Sometimes just getting people to take a bike ride, a long one, is a good way to help them care about what happens at the water’s edge.
Work started on mapping an Erie cycle route three years ago and it’s now ready to take riders. The pack that sets out with Koehler on Aug. 11 will be travelling on roadways 80 per cent of the time. Bicycle paths are still rare in those parts.
But the new Erie route is posted. There are now hundreds of signs.
There will be whiskey
Riders begin on the shores of Lake St. Clair, at the Lighthouse Inn in a town simply called Lakeshore. Then it’s down along the Detroit River – with a whiskey tasting scheduled as they pass the Hiram Walker distillery – and through Windsor. Then the long push along Lake Erie.

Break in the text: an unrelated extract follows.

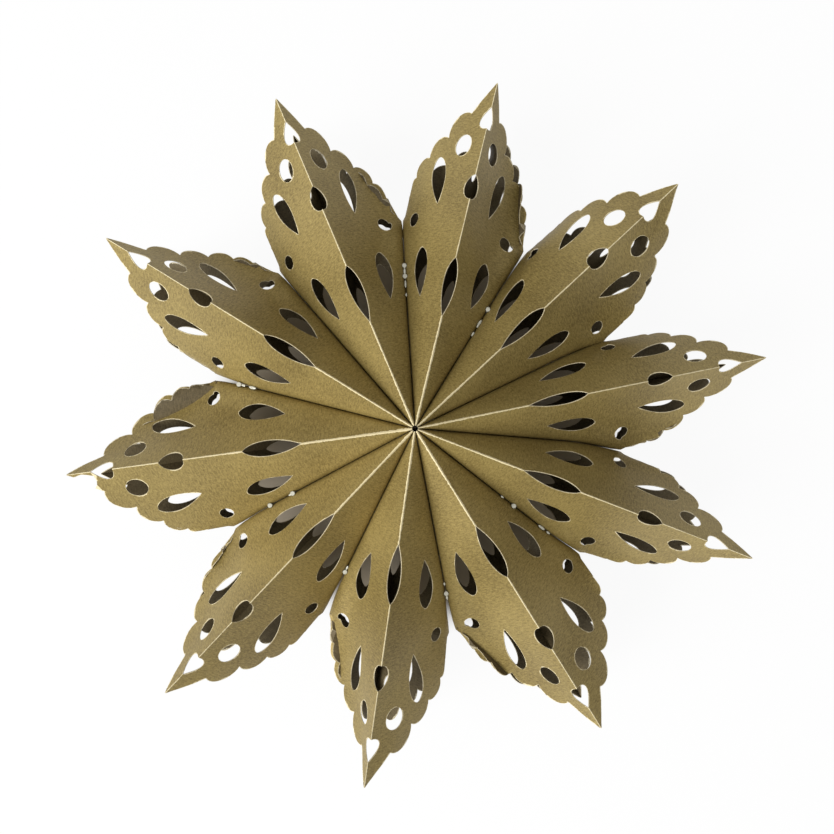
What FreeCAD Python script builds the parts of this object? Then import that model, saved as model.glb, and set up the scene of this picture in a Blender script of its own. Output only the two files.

The riders will pass through places you’ve never heard of, like Colchester, Merlin, Palmyra. And others you have, like Leamington, Port Stanley, Port Dover. And the finish line, Fort Erie.
They may not lose much weight, because there will be rich blueberry shakes at Klassen’s near Kingsville, fresh perch at Molly and OJ’s in Erieau, award-winning carrot cake from Selkirk’s Sunflower Cafe.
One rider is arriving from California. His bucket list includes pedaling around all the Great Lakes. He and the others need to ride nearly 100 kilometres a day. They will make it.
"Ask people how far they can ride and most would guess about 20 kilometres," the Trust’s Koehler says. "But within a day or two out there, they realize that’s about a one-hour ride."
This Erie tour sold out fast. But Koehler hopes you will think about trying Lake Erie on your own someday soon. The Trust has just finished a mobile app – still in beta – that lays out the entire route day by day. Go ahead and play with it at www.waterfronttrail.org.
Those wily winds
Four years ago, Rick Hughes (now CBC Hamilton executive producer) and I covered much of this ground. We pedaled off from Hamilton, reached the waters of Erie at Port Dover, pedaled west as far as Rondeau Park, not so far from Point Pelee. Then we cycled up to Chatham and took the train home.
It was a glorious trek, but we cranked into a lot of wind on that ride. We decided it might have been smarter to start at the other end.
I told Koehler that, by kicking off the ride near Windsor, she’d obviously already thought of that. Not so, she replied.
Forget about the old prevailing-winds-from-the-west theory, she says. Her people have tested that. And apparently those fickle forces blow both ways.
Koehler promises that if you ride Lake Erie, you will get a genuine Ontario experience. She does not promise that the wind will always be at your back.